The knowledge that her life had changed and would never be the sa
me again clamored in the back of her mind. She wasn’t upset about that fact, necessarily; she had known that sooner or later she would meet the right man and take the step she had taken tonight.
She had never expected that man to be an Italian count, however. She had figured that she would be married, or at the very least, her first experience would be with a man she intended to marry.
Try as she might, she just couldn’t imagine Giovanni living on a ranch in Colorado, and she had decided several years earlier that she intended to return to the Sugarloaf and make her permanent home there, probably in the fairly near future.
The medical advances to be had in Europe may well have saved Louis’s life, but during the past year, more than one doctor had told him that they had done all they could for him. Their best advice, in fact, had been for Louis to spend more time in the open air and try to make himself more robust that way. There was no better place to do that than the Colorado valley where the vast Jensen ranch was located.
When Louis went home to stay, Denny intended to, as well. She and her brother had both spent too much time away from their parents.
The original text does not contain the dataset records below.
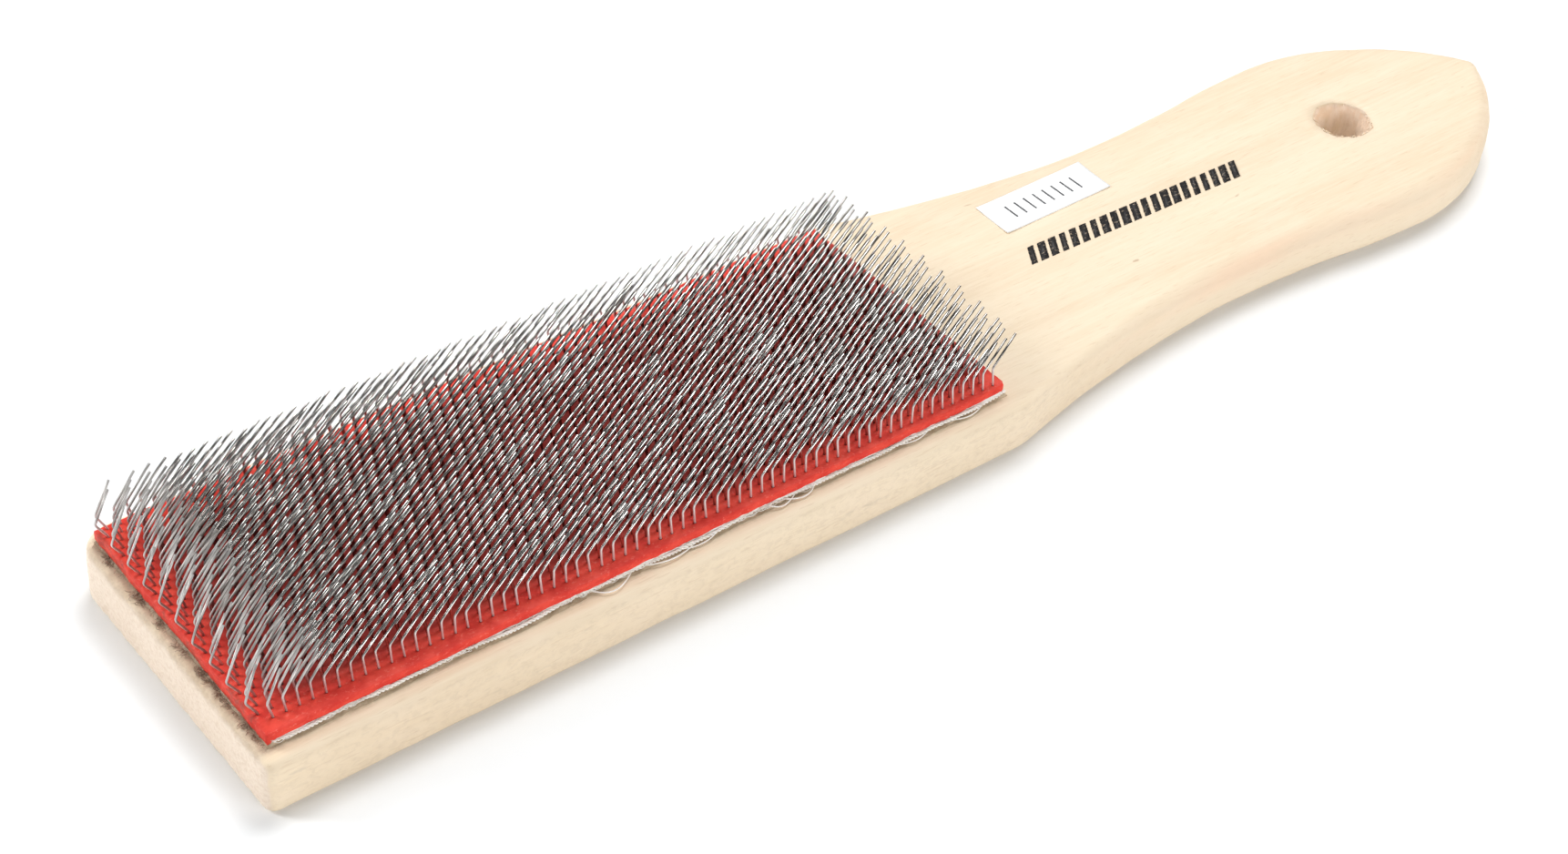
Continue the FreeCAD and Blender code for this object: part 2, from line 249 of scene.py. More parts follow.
def at_height(flat, height):
    """Flat points lifted to a height, or each to its own."""
    return np.column_stack([flat, np.broadcast_to(height, len(flat))])


def unit(vectors):
    return vectors / np.linalg.norm(vectors, axis=-1, keepdims=True)


def right_of(loop):
    """The direction to the right at each point of a walk round a loop."""
    ahead = np.roll(loop, -1, axis=0) - np.roll(loop, 1, axis=0)
    return unit(np.column_stack([ahead[:, 1], -ahead[:, 0]]))


def between_rings(first, second):
    """Four-sided faces between two closed rings of vertex numbers."""
    return np.stack([first, np.roll(first, -1), np.roll(second, -1), second], axis=1)


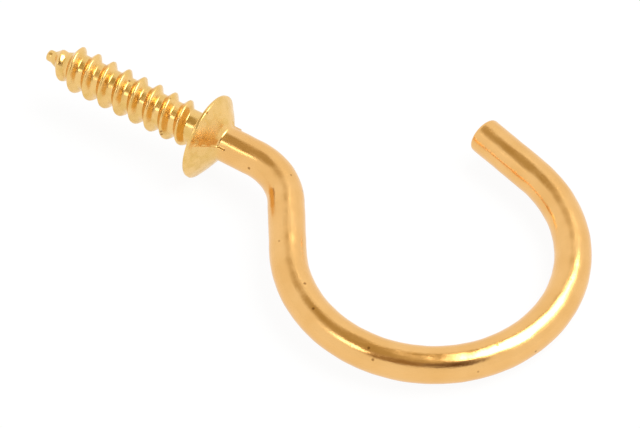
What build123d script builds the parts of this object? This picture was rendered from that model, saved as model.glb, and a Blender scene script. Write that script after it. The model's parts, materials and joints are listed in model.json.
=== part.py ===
from build123d import *
import os
from math import atan2, cos, sin, sqrt

# A shouldered cup hook: one length of brass-plated wire with a point and a right-hand
# wood-screw thread rolled on one end, a collar headed up from the wire, and the rest
# bent into an open bow. It is one piece of metal, so it is one solid.
#
# It is drawn in the hook's own frame: the centre of the collar's seat is the origin, +X
# runs along the screw's axis from the seat into the hook, and the wire's centreline lies
# in the XY plane. The last step lays it on its side, as it rests on a table.

# Wire and its bends, measured on the wire's centreline
wire_diameter = 2.8
shank_length = 4.2
neck_bend_radius = 5.1
neck_bend_angle = 56.3
neck_straight = 4.65
bow_radius = 10.6
tip_straight = 5.25
tip_flare_angle = 14.9
tip_edge_round = 0.25

# Collar, from its flat seat to where its flank meets the wire
collar_diameter = 6.8
collar_rim = 0.24
collar_brow_diameter = 5.2
collar_brow_height = 0.62
collar_height = 1.55

# Screw
screw_length = 14.4
core_diameter = 2.58
seat_fillet = 0.52
point_length = 2.3
point_diameter = 0.9

# Thread: one ridge with sloping flanks, its widths measured along the screw
crest_diameter = 3.56
thread_pitch = 1.39
crest_width = 0.12
flank_to_collar = 0.42
flank_to_point = 0.45
ridge_sunk = 0.12
plain_neck = 1.4
run_out = 0.7

# Metal left past the point, and over the crest and the plain neck, where the trimming starts
trim_end = 1.0
trim_crest = 0.1
trim_neck = 0.02

wire_radius = wire_diameter / 2
collar_radius = collar_diameter / 2
core_radius = core_diameter / 2
crest_radius = crest_diameter / 2
point_radius = point_diameter / 2
bow_turn = 180 + neck_bend_angle - tip_flare_angle

# Wire: straight shank, neck bend to one side, straight rise, the bow turning back the
# other way past a half turn, and the straight tip with its edge broken
with BuildPart() as wire:
    with BuildLine():
        shank = Line((0, 0), (shank_length, 0))
        neck = JernArc(shank @ 1, shank % 1, neck_bend_radius, -neck_bend_angle)
        rise = PolarLine(neck @ 1, neck_straight, direction=neck % 1)
        bow = JernArc(rise @ 1, rise % 1, bow_radius, bow_turn)
        tip = PolarLine(bow @ 1, tip_straight, direction=bow % 1)
    with BuildSketch(Plane.YZ):
        Circle(wire_radius)
    sweep()
    cut_end = wire.faces().filter_by(GeomType.PLANE).sort_by_distance(tip @ 1)[0]
    fillet(cut_end.edges(), tip_edge_round)

# Collar: flat seat towards the screw, thin rim, and a flank that steepens to the wire
with BuildPart() as collar:
    with BuildSketch():
        with BuildLine():
            seat = Line((0, 0), (0, collar_radius))
            rim = Line(seat @ 1, (collar_rim, collar_radius))
            brow = Line(rim @ 1, (collar_brow_height, collar_brow_diameter / 2))
            flank = Line(brow @ 1, (collar_height, wire_radius))
            Polyline(flank @ 1, (collar_height, 0), seat @ 0)
        make_face()
    revolve(axis=Axis.X)

# Screw: a round core with the thread's ridge swept along a right-hand helix, its foot
# sunk in the core. Both are trimmed together, to the point and to where the ridge dies away.
with BuildPart() as screw:
    with Locations(Plane(origin=(0, 0, 0), z_dir=(-1, 0, 0))):
        Cylinder(core_radius, screw_length + trim_end, align=(Align.CENTER, Align.CENTER, Align.MIN))
    foot_radius = core_radius - ridge_sunk
    foot_widening = 1 + ridge_sunk / (crest_radius - core_radius)
    to_collar = crest_width / 2 + flank_to_collar * foot_widening
    to_point = crest_width / 2 + flank_to_point * foot_widening
    with BuildLine() as helix:
        Helix(
            pitch=thread_pitch,
            height=screw_length - plain_neck + trim_end,
            radius=foot_radius,
            center=(-plain_neck, 0, 0),
            direction=(-1, 0, 0),
        )
    with BuildSketch(Plane(origin=helix.line @ 0, x_dir=(-1, 0, 0), z_dir=helix.line % 0)):
        with BuildLine():
            Polyline(
                (-to_collar, -ridge_sunk),
                (-to_collar, 0),
                (-crest_width / 2, crest_radius - foot_radius),
                (crest_width / 2, crest_radius - foot_radius),
                (to_point, 0),
                (to_point, -ridge_sunk),
                close=True,
            )
        make_face()
    sweep(is_frenet=True)
    cone_slope = (core_radius - point_radius) / point_length
    trim_radius = crest_radius + trim_crest
    with BuildSketch():
        with BuildLine():
            Polyline(
                (-screw_length, 0),
                (-screw_length, point_radius),
                (-screw_length + (trim_radius - point_radius) / cone_slope, trim_radius),
                (-plain_neck - run_out, trim_radius),
                (-plain_neck, core_radius + trim_neck),
                (0, core_radius + trim_neck),
                (0, 0),
                close=True,
            )
        make_face()
    revolve(axis=Axis.X, mode=Mode.INTERSECT)

with BuildPart() as hook:
    add(wire.part)
    add(collar.part)
    add(screw.part)
    seat_corner = hook.edges().filter_by_position(Axis.X, -0.01, 0.01).sort_by(SortBy.LENGTH)[0]
    fillet(seat_corner, seat_fillet)

# Lying at rest: the hook touches the table at the collar's rim and at one place under
# the bow, and rolls until its balance point is over the line through the two contacts
balance = hook.part.center(CenterOf.MASS)
bow_centre = bow.arc_center
heading = atan2(balance.Y, balance.X)
along = bow_centre.X * cos(heading) + bow_centre.Y * sin(heading)
aside = bow_centre.X * sin(heading) - bow_centre.Y * cos(heading)
reach = along + sqrt(bow_radius**2 - aside**2)
contact = Vector(reach * cos(heading), reach * sin(heading))
outward = (contact - bow_centre).normalized()
slope = (collar_radius - wire_radius) / (bow_radius + bow_centre.dot(outward))
table = Plane(origin=(0, 0, 0), x_dir=(1, 0, 0), z_dir=Vector(0, 0, 1) - outward * slope)

with BuildPart() as cup_hook:
    add(table.to_local_coords(hook.part))
cup_hook.part.label = "cup_hook"

os.makedirs("parts", exist_ok=True)
export_step(cup_hook.part, "parts/cup_hook.step")
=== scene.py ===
import json
import math

import bpy
import numpy as np
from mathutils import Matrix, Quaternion, Vector


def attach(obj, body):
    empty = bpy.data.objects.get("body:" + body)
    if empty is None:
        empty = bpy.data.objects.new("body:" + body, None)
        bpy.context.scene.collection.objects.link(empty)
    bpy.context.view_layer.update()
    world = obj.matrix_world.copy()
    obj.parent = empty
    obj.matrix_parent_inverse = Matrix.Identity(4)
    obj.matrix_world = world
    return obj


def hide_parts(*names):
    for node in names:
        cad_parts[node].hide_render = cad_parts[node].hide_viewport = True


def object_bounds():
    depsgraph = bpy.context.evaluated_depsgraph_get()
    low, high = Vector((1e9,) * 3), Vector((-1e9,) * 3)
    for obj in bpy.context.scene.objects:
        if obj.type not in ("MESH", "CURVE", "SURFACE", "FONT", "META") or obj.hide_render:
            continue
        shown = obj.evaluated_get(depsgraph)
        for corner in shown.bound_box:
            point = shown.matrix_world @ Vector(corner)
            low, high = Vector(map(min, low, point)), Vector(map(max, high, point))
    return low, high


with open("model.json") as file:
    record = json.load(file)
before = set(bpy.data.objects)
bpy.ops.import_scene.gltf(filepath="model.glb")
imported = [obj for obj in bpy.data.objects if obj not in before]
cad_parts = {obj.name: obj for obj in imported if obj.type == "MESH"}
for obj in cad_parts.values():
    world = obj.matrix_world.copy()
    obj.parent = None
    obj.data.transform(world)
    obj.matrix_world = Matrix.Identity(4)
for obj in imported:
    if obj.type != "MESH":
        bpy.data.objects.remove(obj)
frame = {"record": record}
cad_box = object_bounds()

# Sizes are in millimetres in the hook's own frame: the centre of the collar's seat is the
# origin, +X runs along the screw's axis into the hook, and the wire's centreline is in XY.
MM = 0.001

# Wire and its bends
WIRE_RADIUS = 1.4
SHANK_LENGTH = 4.2
NECK_BEND_RADIUS = 5.1
NECK_BEND_ANGLE = math.radians(56.3)
NECK_STRAIGHT = 4.65
BOW_RADIUS = 10.6
TIP_STRAIGHT = 5.25
TIP_FLARE = math.radians(14.9)
TIP_EDGE_ROUND = 0.25
TIP_DISH = 0.03

# Collar
COLLAR_RADIUS = 3.4
COLLAR_RIM = 0.24
COLLAR_HEIGHT = 1.55
COLLAR_EDGE_ROUND = 0.09
COLLAR_OFF_CENTRE = 0.16
SHIFT_START = 1.8
FLANK_START = 1.15
FLANK_BLEND = 0.07
COLLAR_END = 2.3

# Marks of the heading die on the collar: fins as angle round the wire in degrees, the radii
# where they start and stop, and height; and a low step where the shank begins
DIE_FINS = ((147, 1.2, 3.2, 0.16), (33, 1.2, 1.9, 0.12), (-33, 1.2, 3.0, 0.06))
FIN_WIDTH = 0.08
STEP_PLACE = 1.5
STEP_WIDTH = 0.1
STEP_HEIGHT = 0.05

# Screw and its thread
SCREW_LENGTH = 14.4
CORE_RADIUS = 1.29
CREST_RADIUS = 1.78
THREAD_PITCH = 1.39
PLAIN_NECK = 1.4
CREST_WIDTH = 0.10
FLANK_TO_COLLAR = 0.42
FLANK_TO_POINT = 0.45
RUN_IN_START = 0.2
RUN_IN_END = 2.1
RUN_OUT_START = 1.9
RUN_OUT_END = 1.0
SEAT_FILLET = 0.52
POINT_LENGTH = 2.5
POINT_STUB = 0.45
POINT_RADIUS = 0.45
POINT_ROUND = 0.16

# Mesh density: places round the section, and steps along the screw and the wire
SIDES = 144
SCREW_STEP = 0.04
WIRE_STEP = 0.3

PHI = np.linspace(0, 2 * math.pi, SIDES, endpoint=False)


def smooth(low, high, value):
    """0 below low, 1 above high, and an S curve between."""
    t = np.clip((value - low) / (high - low), 0, 1)
    return t * t * (3 - 2 * t)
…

It was time for the Jensen family to be together again.
If she came home with a husband, Smoke and Sally would welcome him and do their best to make him feel right at home at Sugarloaf. Denny had no doubt of that. But would Giovanni ever consider such a thing? Venice had become home to him, after he’d come here from Sicily.
“Oh, Denny, you’re such an impulsive fool,” she whispered to herself. Passion had welled up so strongly and unexpectedly inside her that she hadn’t been able to withstand it. She had allowed Giovanni to ruin her.
“Stop that,” she told herself, louder and more firmly this time. She wasn’t ruined. This was the twentieth century, after all. Morality wasn’t as strict and stringent as it had been in the past. Anyway, she knew good and well that a lot of the so-called rules regarding proper behavior were more honored in theory than they were in practice. Plenty of western brides had walked down the aisle already in the family way.